I should’ve realized I would have to explain to you what that means.
Nobody:
Me to my alien: so basically you make a dinner the kids say they like and then they cry because they don’t like that food anymore
Before asking for my advice, remember that I’ve been stuck upside down in a tree three times this week
I don’t always drink tequila but when I do, where the hell are my clothes?
I wish I had the confidence of someone who would let themselves be tattooed in a place they can’t see.
Presidential election season; that special time every four years when we find out who we just really shouldn’t be friends with anymore.
Spice up grocery lists for your partner:
Im so thirsty- juice
Make my mop wet- shampoo
I only moo for you- you get the idea
Has anyone tried flipping to the beginning of 2020 and choosing a different adventure?
I remember when you had to subscribe to Reader’s Digest to read jokes this bad.
Him: You’ve got a birthday coming up soon. I guess that means I should get you something.
Me: You don’t have to.
Him: Yes I do.
Me: No you don’t. I mean you could, but you don’t hav…
Him: ThErE iT iS!!!
Really not a fan of the wind. Why is the air in such a hurry? You’re outside already, where else are you even trying to get to?
I am waiting for the day we have a national scandal involving a gate
I’m not helping to save the environment until bears let me ride them around like cars. It’s a group effort, bears.
FOR SALE: air guitar, never played
Friend: I’m worried about you.
Me: *pours tequila over cereal* Why?
I can’t go on anymore dates so if you all could just decide amongst yourselves who’s stuck with me that would be great
You know, if you murder enough people you get your own Wikipedia page.
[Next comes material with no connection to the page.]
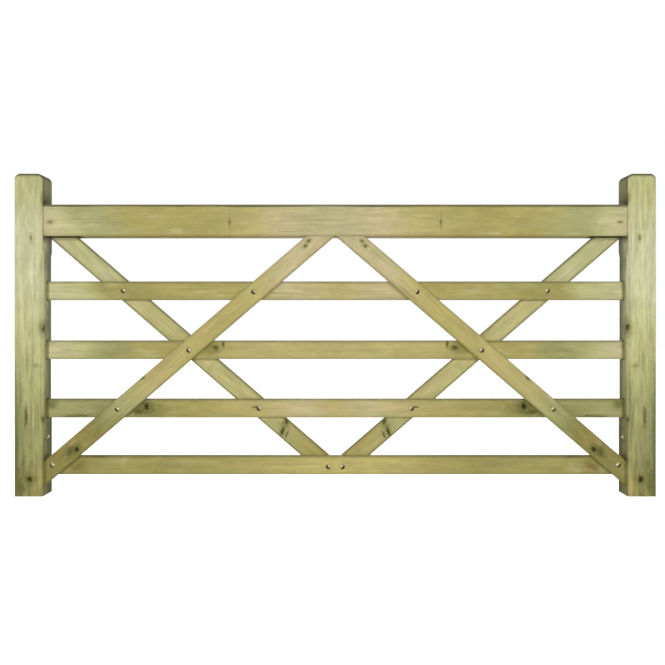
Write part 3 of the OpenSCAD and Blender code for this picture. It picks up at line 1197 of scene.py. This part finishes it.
@dataclass
class Braces:
    """Two braces on the front of the thin rails and two on their back."""

    gate: GateSize
    wear: Wear
    width: float = 70.0 * MM
    first_seed: float = 6.0
    front_look: Look = Look(
        BRACE_FINISH, "brace_timber",
        ((0.0, Tone.BISCUIT), (0.1, Tone.ROSE), (0.17, Tone.ROSE), (0.23, Tone.STRAW),
         (0.30, Tone.HONEY), (0.42, Tone.HONEY), (0.52, Tone.STRAW), (0.60, Tone.STRAW),
         (0.67, Tone.SAGE), (0.73, Tone.LICHEN), (0.78, Tone.BRONZE), (0.90, Tone.BRONZE)),
        (Knot(0.100, 0.956, 0.008, 0.005, 0.6), Knot(0.113, 0.937, 0.006, 0.005, 0.7),
         Knot(0.721, 0.443, 0.008, 0.004, 0.7), Knot(0.969, 0.174, 0.012, 0.010, 1.0)),
        (
            Stain(0.992, 0.168, 0.048, 0.026, Tone.ALGAE, 0.95),
            Stain(1.06, 0.10, 0.09, 0.05, Tone.FERN, 0.3),
            Stain(0.984, 0.200, 0.020, 0.010, Tone.TAN, 0.5),
            Stain(0.962, 0.212, 0.022, 0.012, Tone.BRONZE, 0.7),
            Stain(1.022, 0.168, 0.022, 0.024, Tone.BRONZE, 0.6),
            Stain(0.905, 0.235, 0.05, 0.020, Tone.FERN, 0.45),
            Stain(0.985, 0.171, 0.024, 0.011, Tone.LOAM, 0.75),
            # Painted shade where the brace's upper edge meets the stile.
            Stain(1.054, 0.150, 0.03, 0.008, Tone.FERN, 0.5),
        ),
    )
    back_look: Look = Look(
        TimberFinish(arris_shade=0.72, arris_band=7.0 * MM, upward_shade=0.30, top_edge_shade_and_dirt=0.24, lower_edge_shade=0.60),
        "brace_timber",
        ((0.0, Tone.OLIVE), (0.11, Tone.OLIVE), (0.19, Tone.SAGE), (0.27, Tone.CORN), (0.62, Tone.CORN),
         (0.74, Tone.WILLOW), (0.79, Tone.REED), (0.92, Tone.BUFF)),
        (Knot(0.186, 0.276, 0.015, 0.007, 1.0, turn=48.0), Knot(0.202, 0.236, 0.020, 0.0065, 0.85, turn=67.0),
         Knot(0.185, 0.223, 0.012, 0.003, 0.7, turn=70.0)),
        (Stain(0.476, 0.480, 0.012, 0.030, Tone.SAGE, 0.6),
         Stain(0.208, 0.262, 0.012, 0.020, Tone.MOSS, 0.6, 50.0),
         Stain(0.162, 0.240, 0.016, 0.010, Tone.TAN, 0.6, 45.0)),
    )

    def build(self) -> None:
        """Dresses the four braces, front and back by turns."""
        seed = self.first_seed
        for side in ("left", "right"):
            for row, look, find in (
                ("front", self.front_look, self._front), ("back", self.back_look, self._back)
            ):
                name = f"{row}_brace_{side}"
                centre, size = self.gate.folded_centre(name)
                middle, slant = find(side)
                place = (middle.x, centre.y, middle.y)
                Timber(name, self.gate, look, place, slant, self.width, size.y, seed).build(self.wear)
                seed += 1.0

    def _front(self, side: str) -> tuple[Vector, float]:
        """Finds how a front brace lies: its lower edge joins two corners of its box.

        Args:
            side: Which of the two it is.

        Returns:
            A point on its middle line, and its slope down from the gate's middle.
        """
        centre, size = self.gate.folded_centre(f"front_brace_{side}")
        slant = math.atan2(size.z, size.x)
        corner = Vector((centre.x - size.x / 2, centre.z + size.z / 2))
        return corner + Vector((math.sin(slant), math.cos(slant))) * self.width / 2, slant

    def _back(self, side: str) -> tuple[Vector, float]:
        """Finds how a back brace lies: its middle line runs through two of its bolts.

        Args:
            side: Which of the two it is.

        Returns:
            A point on its middle line, and its slope down from the gate's middle.
        """
        lower, _ = self.gate.folded_centre(f"lower_back_bolt_{side}")
        upper, _ = self.gate.folded_centre(f"upper_back_bolt_{side}")
        return Vector((lower.x, lower.z)), -math.atan2(upper.z - lower.z, upper.x - lower.x)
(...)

I abhor violence but I might get a smidge slappy for the last piece of lemon meringue pie.
*kissing on small couch*
Her: We should have a threes-
Me: I’ll call Karen
Her: …three-seater. Karen?
Me: I believe Karen sells furniture
Trampolines…
Are great…
For…
Peeing your pants…
A little at a time…
Doing the New York Times crossword puzzle in pen means you’re smart unless you’re doing it on an iPad.
If you can’t handle me at my worst just imagine how I feel.